Valentin Baert

    Valentin Baert

    4 months ago
    Hi, I'm evaluating several tools to help build a team that deals with data integration. In the toolbox, we will probably have prefect orion I have conducted a POC where I deploy a flow on a Google Kubernetes Engine cluster which uses a Google Cloud bucket as the storage and connects to the Prefect Cloud Orion API. The flow then consumes a kafka topic hosted by Confluent Cloud and for each kafka message starts a
    @task
    to process the message (just logging for this POC).
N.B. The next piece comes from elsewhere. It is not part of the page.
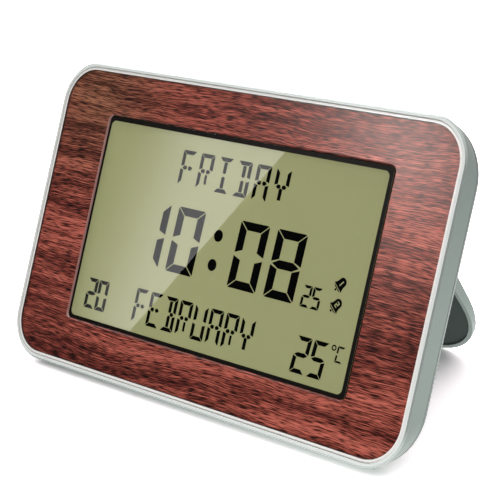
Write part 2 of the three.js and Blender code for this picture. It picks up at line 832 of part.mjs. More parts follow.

I have written the steps for my POC here if it might help other people : https://gitlab.com/idkw/prefect-orion-gke-poc
    Anna Geller

    Anna Geller

    4 months ago
    This is a fantastic resource, can't wait to see how you progress with the real-time streaming use case - excited to assist you along the way! 👏
    Valentin Baert

    Valentin Baert

    4 months ago
    Thanks, in our other thread I was wondering what should I do about this issue : https://prefect-community.slack.com/archives/CL09KU1K7/p1652949937007829?thread_ts=1651566181.776459&cid=CL09KU1K7 I don't kow if I should have a @flow wrapping the kafka infinite polling loop and then run a task for every individual message (but then how do I cleanly stop the infinite flow when I need to update the code ?) or whether there is a better way to handle event streaming. I was under the impression prefect 2.0 was brining new answers to this but I'm a bit lost here.
    Should I use a sub-flow or is there a better way ?
    Anna Geller

    Anna Geller

    4 months ago
    let's continue the discussion in our previous thread, this one is only for sharing blog posts etc - but all great questions
    Valentin Baert

    Valentin Baert

    4 months ago
    ok
    Kevin Kho

    Kevin Kho

    4 months ago
    That’s nice! Good to see Kafka + Prefect, which was awkward in Prefect 1.0
    Valentin Baert

    Valentin Baert

    4 months ago
    I have added an additional sample
    prefect_2_kafka_kub_no_deployment.py
    which is a long running kafka consumer that starts a flow when receiving a kafka message but does not require a deployment nor an agent. Based on the advices given by Anna. I think it's more suitable to my streaming use-case.
    Anna Geller

    Anna Geller

    4 months ago
    nice work! 🙌